Subsequent methods of forming wind blade airfoils involved using aircraft construction techniques. These techniques included using heavy balsa wood laid across the main metal or wood bar of a blade running down the length of the blade. Many of these types of blades used a set of ribs providing chord wise support and maintaining airfoil shape. Skins of sheet metal were riveted to the rigid ribs therein to provide the aerodynamic surface. While lighter than primarily steel blades, these designs still suffer from the shortcomings associated with the economics of weight per blade unit length of components.
Currently, wind turbine blade fabrication mimics the same techniques used in boat building and surfboard construction. Some current conventional wind turbine blades are manufactured at a length approximately 100 to 150 feet long. Materials of choice are commonly fiberglass with epoxy resin forming airfoils using wet layup techniques. The blades are fabricated in large costly “clamshell” molds where skins and heavy glass balsa panel cores are laid up manually. Such solid fiberglass structures are relatively heavy for a 31 meter blade (approximately 12,000 pounds) and require expensive tooling for full-scale heated molds.
Other more sophisticated techniques include a turbine with blades that can be twisted in response to variable torque forces. A device of this type can be seen in U.S. Pat. No. 5,284,419 to Lutz.

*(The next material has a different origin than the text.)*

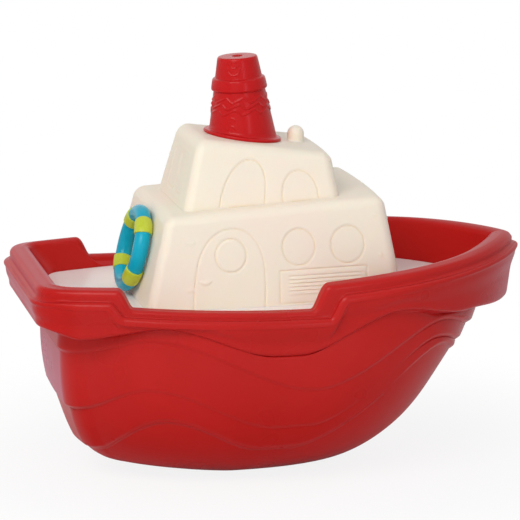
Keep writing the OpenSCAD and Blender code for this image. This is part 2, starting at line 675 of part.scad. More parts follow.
// ---- deckhouse ----
module on_stern_wall() {
    translate([house_stern_x, 0, deck_z]) rotate([0, house_stern_lean, 0]) children();
}
ring_in_r = ring_d / 2 - ring_tube / 2;
peg_up = ring_up + ring_in_r - peg_r - lift_gap;
peg_len = 0.7 * ring_tube + band_proud + lift_gap;
peg_stem_r = 0.7 * peg_r;
peg_head_r = peg_r + 0.6;
peg_head_t = 1.2;
module deckhouse() {
    color("antiquewhite") difference() {
        union() {
            moulding(house);
            collar(wheel);
        }
        on_stern_wall() translate([-5, ring_side, peg_up]) rotate([0, 90, 0])
            cylinder(r = peg_stem_r + slip_gap, h = 12);
        deckhouse_lines();
    }
}
module ring_peg() {
    wall_t = cabin_wall / cos(house_stern_lean);
    color("antiquewhite") on_stern_wall() translate([0, ring_side, peg_up]) rotate([0, -90, 0]) {
        translate([0, 0, 0.2]) cylinder(r = peg_r, h = peg_len - peg_r / 2);
        translate([0, 0, peg_len - peg_r / 2]) cylinder(r1 = peg_r, r2 = peg_r / 2, h = peg_r / 2);
        translate([0, 0, -wall_t - 0.4]) cylinder(r = peg_stem_r, h = wall_t + 1);
        translate([0, 0, -wall_t - 0.4 - peg_head_t]) cylinder(r = peg_head_r, h = peg_head_t);
    }
}

// ---- wheelhouse and its lamp ----
function wheel_roof(x) = roof_z(wheel, x);
module above_wheel_roof(h) {
    translate([0, 0, wheel_roof_z + seat_gap]) rotate([0, wheel_slope, 0])
        translate([-100, -100, 0]) cube([200, 200, h]);
}
module wheelhouse() {
    color("antiquewhite") difference() {
        moulding(wheel);
        on_funnel_axis() translate([0, 0, -plug_len - 5])
            cylinder(r = plug_r + lift_gap, h = plug_len + 15);
        translate([lamp_x, 0, wheel_roof(lamp_x) - 10])
            cylinder(r = lamp_stem_r + slip_gap, h = 20);
        wheelhouse_lines();
    }
}
lamp_foot = 0.5;
module roof_lamp() {
    color("antiquewhite") translate([lamp_x, 0, 0]) {
        intersection() {
            translate([0, 0, wheel_roof(lamp_x) - 3]) union() {
                cylinder(r = lamp_r, h = lamp_h + 3 - lamp_r);
                translate([0, 0, lamp_h + 3 - lamp_r]) sphere(r = lamp_r);
            }
            translate([-lamp_x, 0, 0]) above_wheel_roof(40);
        }
        translate([0, 0, wheel_roof(lamp_x) - cabin_wall - 2])
            cylinder(r = lamp_stem_r, h = cabin_wall + 3);
        translate([0, 0, wheel_roof(lamp_x) - cabin_wall - 3.4])
            cylinder(r = lamp_stem_r + 1, h = 1.6);
    }
}

// ---- funnel ----
module on_funnel_axis() {
    translate([funnel_x, 0, wheel_roof(funnel_x)]) rotate([0, -funnel_lean, 0]) children();
}
funnel_wall = 1.8;
bead_out = 1.7;
bead_low = funnel_h - 20.8;
bead_top = funnel_h - 13.2;
function cone_r(z) = mix(funnel_foot_r, funnel_top_r, z / funnel_h);
module funnel_profile() {
    polygon([
        [0, -8], [cone_r(-8), -8], [cone_r(bead_low), bead_low],
        [cone_r(bead_low) + bead_out - 0.6, bead_low + 0.3],
        [cone_r(bead_low) + bead_out, bead_low + 1.4],
        [cone_r(bead_low) + bead_out, bead_top - 1.4],
        [cone_r(bead_low) + bead_out - 0.6, bead_top - 0.3],
        [cone_r(bead_top), bead_top], [cone_r(funnel_h - 1.2), funnel_h - 1.2],
        [funnel_top_r - 1, funnel_h], [0, funnel_h]
    ]);
}
module funnel() {
    color("firebrick") difference() {
        union() {
            intersection() {
                on_funnel_axis() rotate_extrude() funnel_profile();
                above_wheel_roof(90);
            }
            intersection() {
                translate([funnel_x, 0, wheel_roof(funnel_x)]) rotate([0, wheel_slope, 0])
                    cylinder(r = flange_r, h = flange_t);
                above_wheel_roof(90);
            }
            on_funnel_axis() translate([0, 0, -plug_len]) cylinder(r = plug_r, h = plug_len + 4);
        }
        on_funnel_axis() {
            translate([0, 0, -plug_len - 1]) cylinder(r = plug_r - funnel_wall, h = plug_len + 1.01);
            cylinder(r1 = plug_r - funnel_wall, r2 = funnel_top_r - funnel_wall,
                h = funnel_h - funnel_wall);
            cylinder(r = squirt_r, h = funnel_h + 5);
        }
    }
}

// ---- life ring ----
module at_ring() {
    on_stern_wall() translate([-ring_tube / 2 - band_proud - lift_gap, ring_side, ring_up])
        rotate([0, 90, 0]) children();
}
module life_ring() {
    color("deepskyblue") at_ring() rotate_extrude() translate([ring_d / 2, 0]) circle(r = ring_tube / 2);
}
band_turns = [band_turn, 135, 225, -band_turn];
module ring_band(k) {
    color("yellowgreen") at_ring() rotate([0, 0, band_turns[k - 1] - band_angle / 2])
        rotate_extrude(angle = band_angle) translate([ring_d / 2, 0]) difference() {
            circle(r = ring_tube / 2 + band_proud);
            circle(r = ring_tube / 2);
        }
}

hull_shell();
hull_liner();
deck_seal();
deck();
deck_screws();
keel_ballast();
ballast_cover();
cover_screws();
deckhouse();
ring_peg();
wheelhouse();
roof_lamp();
funnel();
life_ring();
ring_band(1);  // ring_band_1
ring_band(2);  // ring_band_2
ring_band(3);  // ring_band_3
ring_band(4);  // ring_band_4
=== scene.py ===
"""Looks of the toy boat: fine moulded forms, materials, studio and camera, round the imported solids."""
import math

import bpy
import numpy as np
from mathutils import Matrix, Vector


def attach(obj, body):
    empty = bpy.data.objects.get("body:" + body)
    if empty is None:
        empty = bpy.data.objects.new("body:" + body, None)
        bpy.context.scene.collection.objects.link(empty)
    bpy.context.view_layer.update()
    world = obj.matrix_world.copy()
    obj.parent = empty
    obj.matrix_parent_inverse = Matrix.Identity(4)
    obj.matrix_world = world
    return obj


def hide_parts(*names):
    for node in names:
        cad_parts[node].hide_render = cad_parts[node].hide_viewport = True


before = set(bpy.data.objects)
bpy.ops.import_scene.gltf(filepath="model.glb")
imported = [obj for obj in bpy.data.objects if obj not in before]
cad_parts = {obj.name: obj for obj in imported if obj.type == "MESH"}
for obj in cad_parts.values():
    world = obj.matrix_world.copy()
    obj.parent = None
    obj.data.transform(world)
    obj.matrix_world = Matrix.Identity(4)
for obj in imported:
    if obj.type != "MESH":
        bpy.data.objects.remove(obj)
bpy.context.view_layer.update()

MM = 0.001


# ---------------------------------------------------------------- small maths
def ease(t):
    k = np.clip(t, 0, 1)
    return k * k * (3 - 2 * k)


def mix(a, b, t):
    return a + (b - a) * t


def tand(a):
    return math.tan(math.radians(a))


# ---------------------------------------------------------------- sizes, millimetres
LENGTH, BEAM = 327.0, 205.0
SHELL_WALL, CORNER_R, TAPER = 2.2, 12.0, 26.0
BOW_FULLNESS, BOW_POINT = 2.82, 0.85
TOPSIDE_Z, FLAT_HALF, HEEL = 100.0, 16.0, 9.5
STERN_RIM, WAIST, BOW_RIM, TIP_RIM = 135.0, 119.4, 135.2, 143.4
STERN_STEP, STERN_LEN, STERN_BACK = -114.0, 10.5, 4.6
BOW_STEP, BOW_LEN, BOW_BACK = 4.4, 12.0, 9.8
RIM_OUT, TRANSOM_OUT, RIDGE_T, RIDGE_PROUD = 10.5, 2.5, 2.2, 2.6
RIDGE_FALL, RIDGE_WAIST_FALL = 9.2, 6.4
WAIST_SAG, BOW_RISE, BOW_LEAD = 3.2, 1.35, 8.0
TRANSOM_DROP, FLANGE_UP = 1.2, 0.5
WAVE_STEP = 2.0
DECK_Z, DECK_T, SEAL_T = 115.5, 2.0, 0.8
LINER_WALL, LEDGE_W, LIFT_GAP = 1.8, 7.0, 0.3

HALF_CREST = BEAM / 2 - RIM_OUT
STERN_X = -(LENGTH / 2 - RIM_OUT - TRANSOM_OUT)
BOW_X = LENGTH / 2 - RIM_OUT
SIDE_X = STERN_X + CORNER_R
BOW_PART_X = BOW_STEP + BOW_LEN + BOW_BACK


# ---------------------------------------------------------------- plan of the rim's crest
def half_beam(x):
    aft = HALF_CREST - TAPER * (x / STERN_X) ** 2
    fore = HALF_CREST * (1 - np.clip(x / BOW_X, 0, 1) ** BOW_FULLNESS) ** BOW_POINT
    return np.where(x < 0, aft, fore)


def crest_y(x):
    """The half beam with the transom's corners rounded off."""
    d = np.clip(SIDE_X - x, 0, CORNER_R)
    return half_beam(x) - (CORNER_R - np.sqrt(CORNER_R**2 - d * d))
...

It can be seen therefore, that a need exists in the art for a wind turbine blade made from sturdy construction capable of withstanding sudden wind loads yet, is lightweight, economical, and materially efficient for production in longer lengths capable of generating power in low wind speed areas. Additionally, a need exists for such a blade that can be readily disassembled for shipment in standard transportation containers and readily assembled on site.